__Instructions for the task__. Reproduce each line exactly. Skip none.

>> start Source excerpt

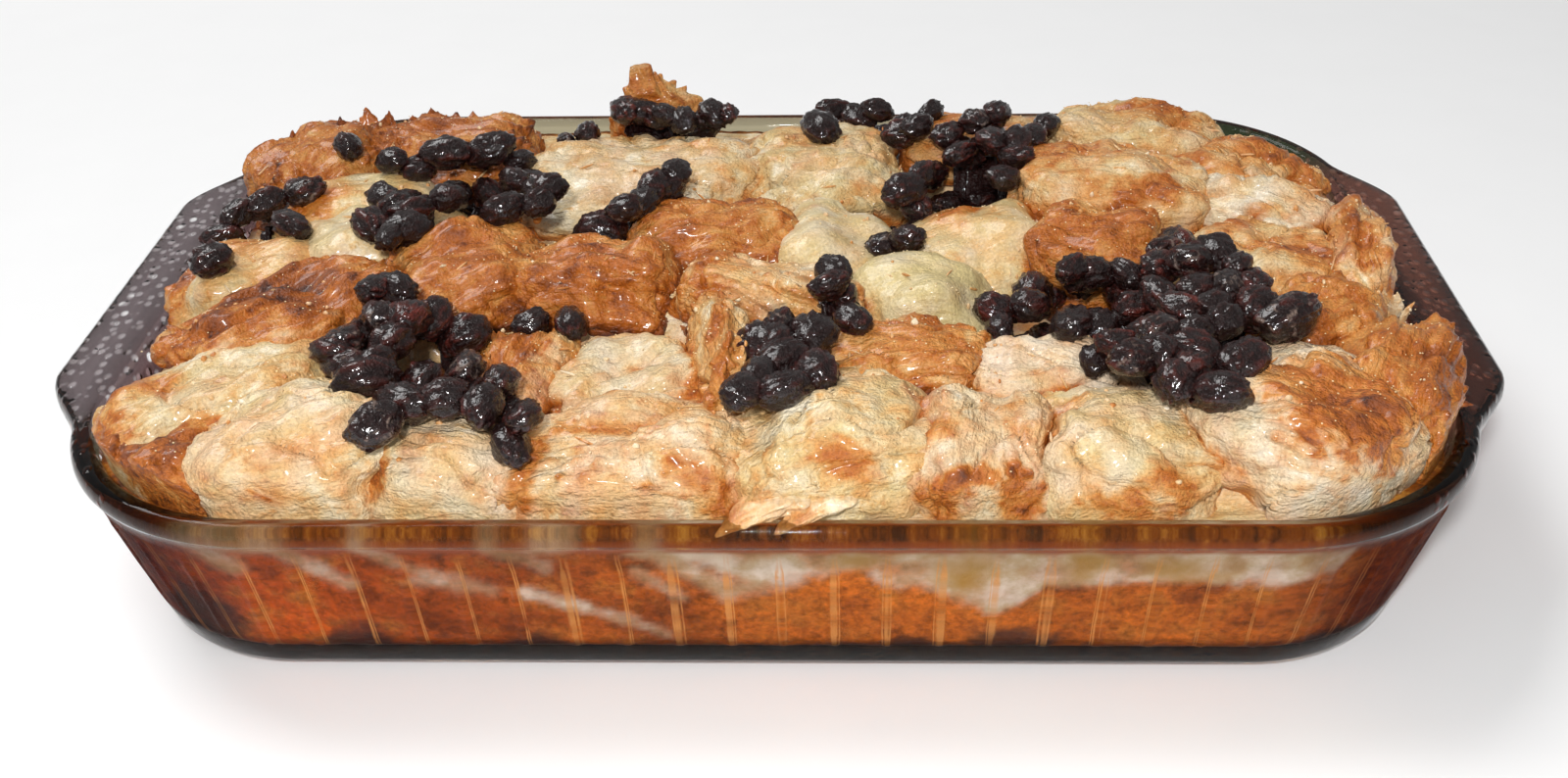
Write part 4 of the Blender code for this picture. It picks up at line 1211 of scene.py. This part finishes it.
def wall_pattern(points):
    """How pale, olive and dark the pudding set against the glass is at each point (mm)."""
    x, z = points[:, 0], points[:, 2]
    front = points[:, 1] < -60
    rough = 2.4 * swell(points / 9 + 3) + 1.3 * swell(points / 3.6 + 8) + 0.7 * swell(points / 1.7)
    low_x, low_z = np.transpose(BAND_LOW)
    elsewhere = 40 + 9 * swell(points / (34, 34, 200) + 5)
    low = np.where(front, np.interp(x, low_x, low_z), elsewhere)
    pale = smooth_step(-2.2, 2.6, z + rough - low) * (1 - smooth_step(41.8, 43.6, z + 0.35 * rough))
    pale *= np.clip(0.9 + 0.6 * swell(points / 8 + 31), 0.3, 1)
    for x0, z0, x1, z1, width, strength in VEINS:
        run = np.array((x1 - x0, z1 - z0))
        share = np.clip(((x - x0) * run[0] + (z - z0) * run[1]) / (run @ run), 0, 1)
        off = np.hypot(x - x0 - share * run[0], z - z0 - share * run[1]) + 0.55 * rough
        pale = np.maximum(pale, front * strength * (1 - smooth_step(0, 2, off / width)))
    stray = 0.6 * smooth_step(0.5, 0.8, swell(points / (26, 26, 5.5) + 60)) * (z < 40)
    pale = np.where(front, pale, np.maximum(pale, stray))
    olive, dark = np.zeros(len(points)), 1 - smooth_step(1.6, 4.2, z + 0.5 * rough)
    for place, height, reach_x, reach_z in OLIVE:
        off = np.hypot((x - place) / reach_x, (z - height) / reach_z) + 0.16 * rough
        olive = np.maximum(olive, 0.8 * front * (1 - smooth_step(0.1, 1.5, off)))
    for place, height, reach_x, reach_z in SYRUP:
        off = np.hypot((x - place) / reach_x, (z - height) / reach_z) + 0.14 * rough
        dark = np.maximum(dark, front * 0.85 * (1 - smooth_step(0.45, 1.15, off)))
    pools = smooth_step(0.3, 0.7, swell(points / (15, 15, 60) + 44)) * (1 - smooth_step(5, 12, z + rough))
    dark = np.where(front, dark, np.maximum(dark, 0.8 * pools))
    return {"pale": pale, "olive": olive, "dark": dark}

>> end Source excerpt

__Answer to the task__.
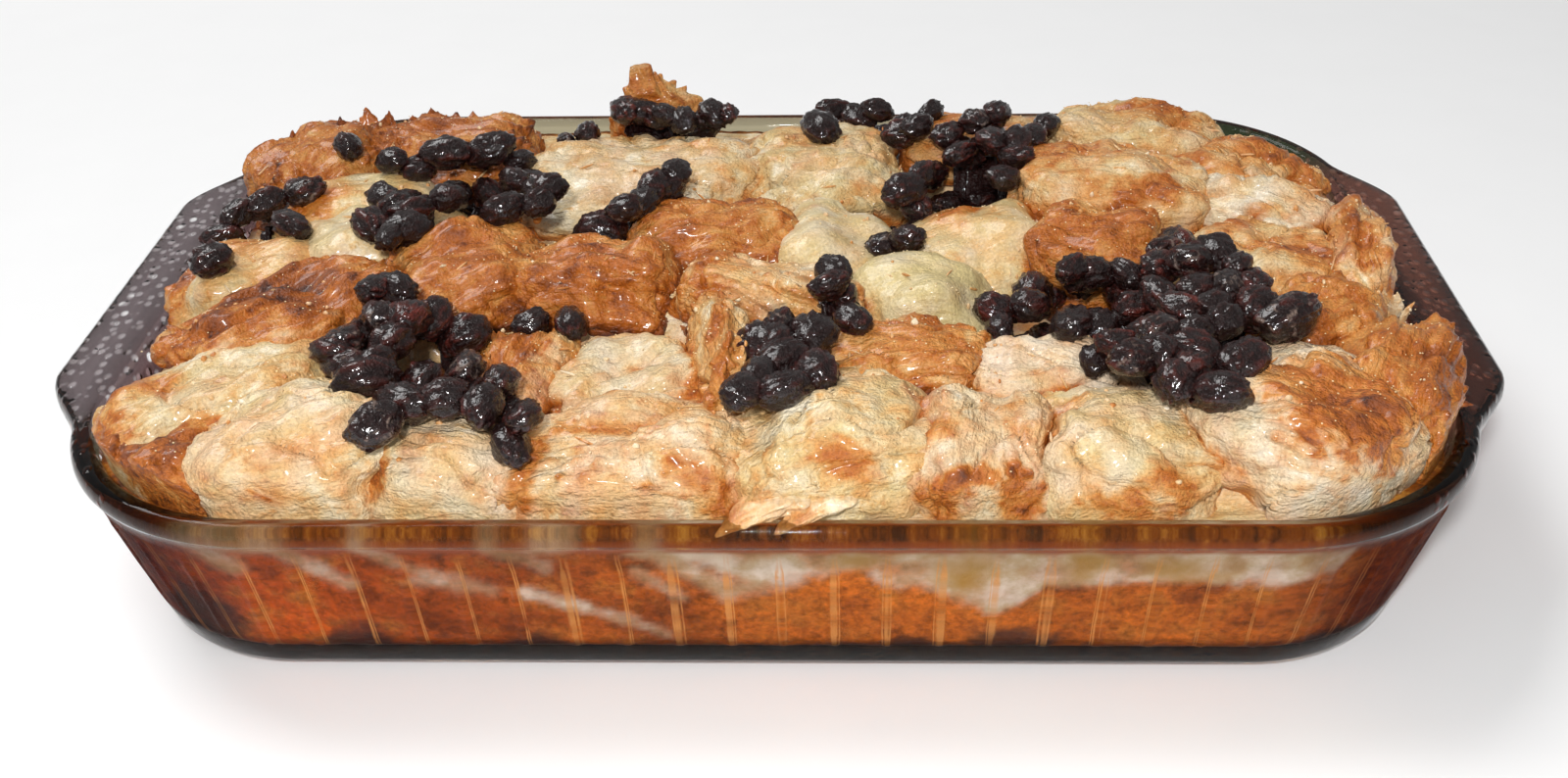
Write part 4 of the Blender code for this picture. It picks up at line 1211 of scene.py. This part finishes it.
def wall_pattern(points):
    """How pale, olive and dark the pudding set against the glass is at each point (mm)."""
    x, z = points[:, 0], points[:, 2]
    front = points[:, 1] < -60
    rough = 2.4 * swell(points / 9 + 3) + 1.3 * swell(points / 3.6 + 8) + 0.7 * swell(points / 1.7)
    low_x, low_z = np.transpose(BAND_LOW)
    elsewhere = 40 + 9 * swell(points / (34, 34, 200) + 5)
    low = np.where(front, np.interp(x, low_x, low_z), elsewhere)
    pale = smooth_step(-2.2, 2.6, z + rough - low) * (1 - smooth_step(41.8, 43.6, z + 0.35 * rough))
    pale *= np.clip(0.9 + 0.6 * swell(points / 8 + 31), 0.3, 1)
    for x0, z0, x1, z1, width, strength in VEINS:
        run = np.array((x1 - x0, z1 - z0))
        share = np.clip(((x - x0) * run[0] + (z - z0) * run[1]) / (run @ run), 0, 1)
        off = np.hypot(x - x0 - share * run[0], z - z0 - share * run[1]) + 0.55 * rough
        pale = np.maximum(pale, front * strength * (1 - smooth_step(0, 2, off / width)))
    stray = 0.6 * smooth_step(0.5, 0.8, swell(points / (26, 26, 5.5) + 60)) * (z < 40)
    pale = np.where(front, pale, np.maximum(pale, stray))
    olive, dark = np.zeros(len(points)), 1 - smooth_step(1.6, 4.2, z + 0.5 * rough)
    for place, height, reach_x, reach_z in OLIVE:
        off = np.hypot((x - place) / reach_x, (z - height) / reach_z) + 0.16 * rough
        olive = np.maximum(olive, 0.8 * front * (1 - smooth_step(0.1, 1.5, off)))
    for place, height, reach_x, reach_z in SYRUP:
        off = np.hypot((x - place) / reach_x, (z - height) / reach_z) + 0.14 * rough
        dark = np.maximum(dark, front * 0.85 * (1 - smooth_step(0.45, 1.15, off)))
    pools = smooth_step(0.3, 0.7, swell(points / (15, 15, 60) + 44)) * (1 - smooth_step(5, 12, z + rough))
    dark = np.where(front, dark, np.maximum(dark, 0.8 * pools))
    return {"pale": pale, "olive": olive, "dark": dark}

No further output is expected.